Le360: "Fil rouge" a eu une très belle réception. Y a-t-il quelque chose qui vous touche particulièrement dans le regard de ceux qui reçoivent vos œuvres? Des réactions ou témoignages ont-ils particulièrement résonné en vous?N.O.C: Oui, l’exposition «Fil rouge» a eu un bel écho. En général, j’aime me tenir à distance du public pour pouvoir observer de loin, analyser les interactions, les jeux du corps, rapprochement et éloignements, vision de face ou de côté, tout ce qui témoigne de l’intérêt pour l’œuvre. Et puis, autrefois, il n’y avait que peu à dire sur mon travail, sinon sur les techniques utilisées.
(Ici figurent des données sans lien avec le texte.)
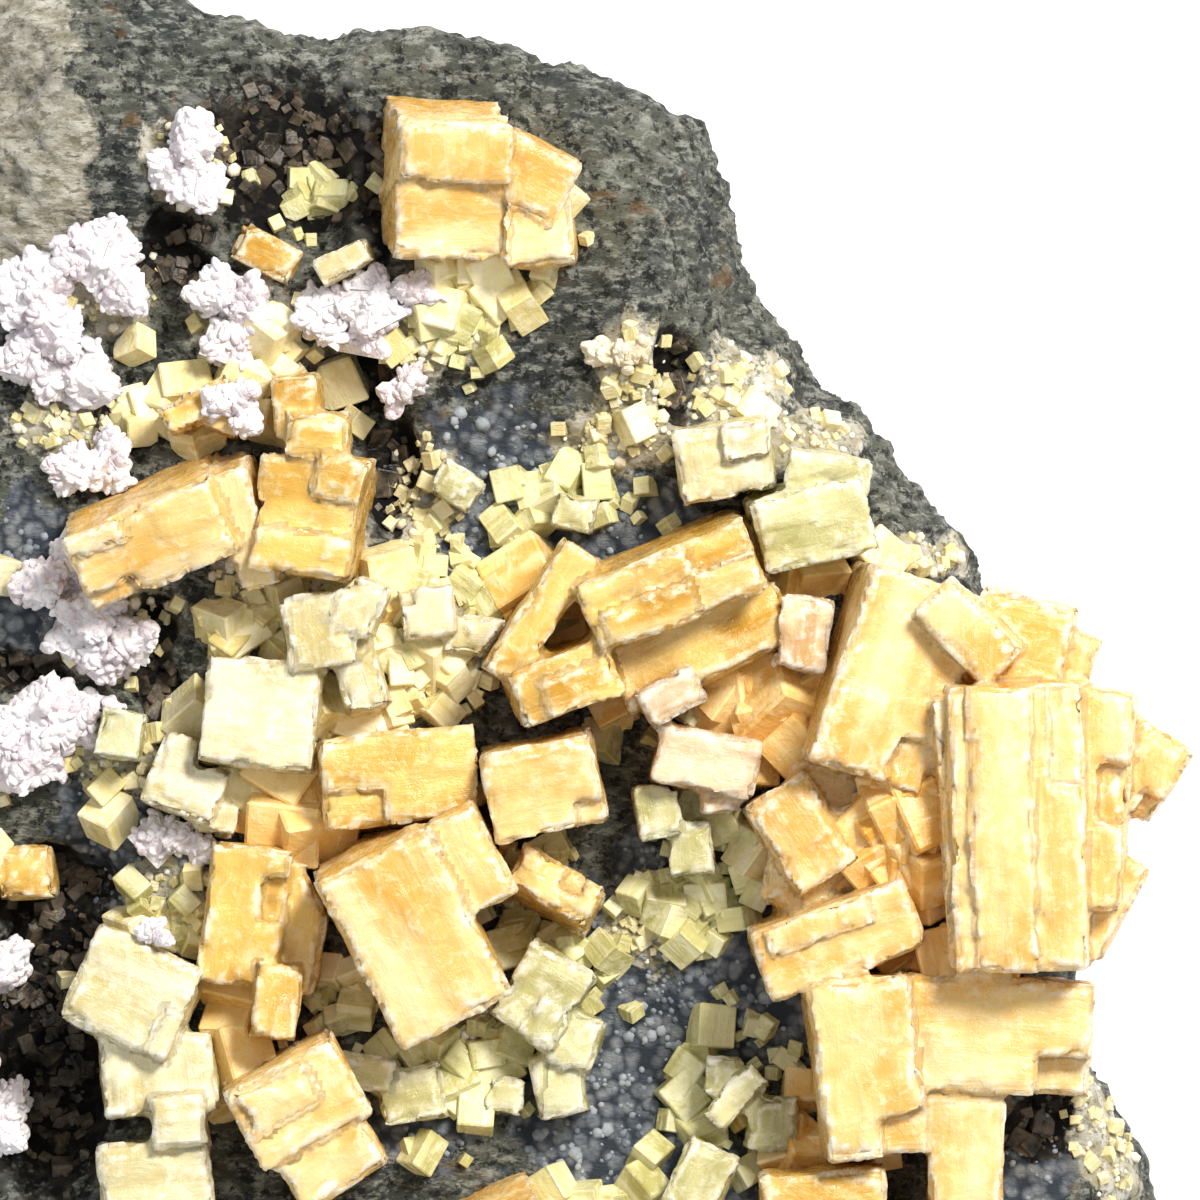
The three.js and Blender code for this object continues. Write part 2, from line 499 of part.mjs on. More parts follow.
const specimen = new THREE.Group();

const colourOf = (name) => (/pale|green|corner/.test(name) ? COLOURS.pale : COLOURS.honey);

function addPiece(name, solid, colour, roughness) {
  const material = new THREE.MeshStandardMaterial({ color: colour, roughness, metalness: 0, flatShading: true });
  const mesh = new THREE.Mesh(geometryOf(solid), material);
  mesh.name = name;
  specimen.add(mesh);
}

const rock = rockGeometry();
addPiece("matrix", solidOf(rock), COLOURS.rock, 0.9);

const raisedRock = solidOf(rock.clone().translate(0, 0, GAP));
let grown = null; // the fluorite so far, larger by the gap
for (const [name, crystals] of Object.entries(CRYSTAL_GROUPS)) {
  const makers = crystals.map(crystal);
  const solid = joined(makers.map((make) => make(0))).subtract(raisedRock);
  addPiece(name, largestBody(grown ? solid.subtract(grown) : solid), colourOf(name), 0.35);
  const room = joined(makers.map((make) => make(GAP)));
  grown = grown ? grown.add(room) : room;
}

const older = []; // the rosettes so far, larger by twice the gap
Object.entries(ROSETTES).forEach(([name, plan], k) => {
  let solid = rosette(plan, k + 1, 0).subtract(raisedRock).subtract(grown);
  for (const other of older) solid = solid.subtract(other);
  older.push(rosette(plan, k + 1, 2 * GAP));
  addPiece(name, largestBody(solid), COLOURS.barite, 0.8);
});

const bounds = new THREE.Box3().setFromObject(specimen);
const centre = bounds.getCenter(new THREE.Vector3());
specimen.position.set(-centre.x, -centre.y, -bounds.min.z);

export default specimen;
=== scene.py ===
import json
import math
import random

import bmesh
import bpy
import numpy as np
from mathutils import Matrix, Vector, kdtree, noise
from mathutils.bvhtree import BVHTree


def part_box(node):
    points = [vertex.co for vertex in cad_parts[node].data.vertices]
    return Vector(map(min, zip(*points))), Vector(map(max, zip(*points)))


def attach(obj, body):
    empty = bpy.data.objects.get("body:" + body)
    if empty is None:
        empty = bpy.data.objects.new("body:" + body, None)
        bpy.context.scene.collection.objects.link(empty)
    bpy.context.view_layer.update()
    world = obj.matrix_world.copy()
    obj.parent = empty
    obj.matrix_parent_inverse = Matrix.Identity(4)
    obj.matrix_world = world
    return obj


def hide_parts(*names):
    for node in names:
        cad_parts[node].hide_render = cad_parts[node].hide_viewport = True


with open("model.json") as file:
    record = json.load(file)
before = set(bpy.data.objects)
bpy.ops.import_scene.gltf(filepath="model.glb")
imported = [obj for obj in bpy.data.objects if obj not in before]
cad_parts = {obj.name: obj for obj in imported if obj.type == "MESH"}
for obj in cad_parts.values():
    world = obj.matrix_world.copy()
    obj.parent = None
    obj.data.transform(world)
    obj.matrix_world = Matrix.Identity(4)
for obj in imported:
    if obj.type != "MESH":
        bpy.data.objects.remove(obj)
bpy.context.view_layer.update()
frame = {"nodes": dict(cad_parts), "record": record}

# The rock. A loose piece of dark grey-green vein rock, broken off the wall of a vein: a rough rim, hollows
# lined with brown and black crust and darkened further to near black as painted shade, a blue-grey bobbly
# lining and pale crusts between the crystals, painted shade in its crevices, and a broken back that it lies on.
MM = 0.001
PLAN_UNIT = 0.09 * MM
PLAN_MIDDLE = Vector((11.06, 10.77, 0)) * MM
LOWEST_WORKED = 0.6 * MM


def in_plan(x, y, z=0.0):
    """The frame's place of a point of the plan, which has 1200 units to a side, x to the right and y down."""
    return PLAN_MIDDLE + Vector(((x - 600) * PLAN_UNIT, (600 - y) * PLAN_UNIT, z))


def plan_of(co):
    return (co.x - PLAN_MIDDLE.x) / PLAN_UNIT + 600, 600 - (co.y - PLAN_MIDDLE.y) / PLAN_UNIT


# Where each kind of surface lies on the rock: middle and reach of each patch, in plan units
ROCK_PATCHES = {
    "lining": [
        ((500, 470), (90, 75)), ((590, 520), (110, 70)), ((440, 560), (60, 40)), ((640, 1000), (90, 120)),
        ((730, 1010), (80, 70)), ((590, 1100), (90, 90)), ((640, 1180), (110, 60)), ((130, 850), (75, 85)),
        ((25, 570), (44, 80)), ((310, 755), (34, 36)), ((1035, 1160), (38, 56)), ((-60, 640), (60, 90)),
        ((520, 1400), (150, 60)), ((650, 880), (50, 50)), ((420, 1110), (60, 60)),
    ],
    "crust": [
        ((735, 385), (58, 44)), ((800, 440), (60, 30)), ((440, 330), (62, 44)), ((1095, 1120), (30, 54)),
        ((420, 500), (40, 70)), ((650, 925), (42, 50)), ((160, 885), (44, 28)), ((70, 425), (60, 44)),
        ((195, 160), (52, 46)), ((235, 330), (44, 60)), ((100, 280), (60, 50)), ((925, 555), (50, 20)),
        ((110, 610), (60, 70)), ((640, 370), (40, 52)), ((560, 600), (60, 40)), ((130, 760), (60, 40)),
        ((330, 600), (90, 70)), ((-60, 760), (80, 60)), ((-90, 440), (60, 60)), ((620, 440), (70, 34)),
        ((1120, 1170), (26, 40)), ((470, 620), (60, 50)), ((260, 560), (60, 40)), ((500, 1040), (50, 40)),
    ],
    "vein": [
        ((20, 40), (52, 90)), ((40, 150), (58, 90)), ((10, 240), (56, 60)), ((-50, 60), (70, 110)),
        ((-60, 260), (50, 80)), ((200, -10), (30, 14)),
    ],
    # The dark patches are the cavities: brown crust, darkened to near black there as painted shade.
    "dark": [
        ((285, 150), (98, 84)), ((175, 268), (40, 32)), ((376, 190), (20, 76)), ((130, 410), (42, 36)),
        ((50, 1040), (66, 165)), ((674, 378), (24, 52)), ((1040, 1127), (40, 36)), ((345, 380), (44, 36)),
        ((50, 890), (60, 40)), ((150, 650), (24, 60)), ((180, 230), (30, 30)), ((390, 470), (22, 60)),
        ((20, 670), (50, 26)), ((160, 700), (24, 40)),
    ],
}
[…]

Cela a changé et je vais volontiers vers les spectateurs afin qu’ils m’expliquent ce que j’ai voulu faire, car s’il n’y a qu’une œuvre, il y a autant d’interprétations que de spectateurs. Je découvre alors qui je suis ou ce que j’ai voulu faire. Ce qui m’a le plus touché, à propos de cette exposition, ce sont les témoignages de femmes très éloignées de l’art que je pratique, mais qui furent d’une sensibilité extrême devant les œuvres de la série «180» et «Tangerine Dream». Elles ont compris immédiatement le sens des symboles présents. L’une d’entre elles est venue m’encourager à continuer. Et elle m’a fait une proposition étonnante: « Moi aussi, je veux faire partie de l’histoire et avoir des morceaux des documents juridiques de ma vie collés dans vos œuvres ». J’ai aussi le témoignage, lui aussi étonnant, d’un homme qui voyait dans les «pieds» des femmes le symbole de la beauté à l’époque où l’on ne percevait du corps de la future épouse, qui déambulait dans les ruelles de la médina, que la cheville. La femme voyait l’avenir et l’homme le passé. D’autres hommes aux cigares conquérants sont venus pour me dire que le sujet était très « fort » et surtout empreint d’une grande sensibilité féminine. Comme quoi, on peut danser sur un volcan. La peinture est un travail solitaire, ce qu’elle exprime est une construction collective. Présenter son travail au public, c’est, quelles que soient les lectures, aussi une récompense parce que c’est un partage et un échange. Il n’y a pas de pensée unique qu’on imposerait aux autres. La diversité des regards est infinie. Et c’est une leçon pour tous les donneurs de leçons.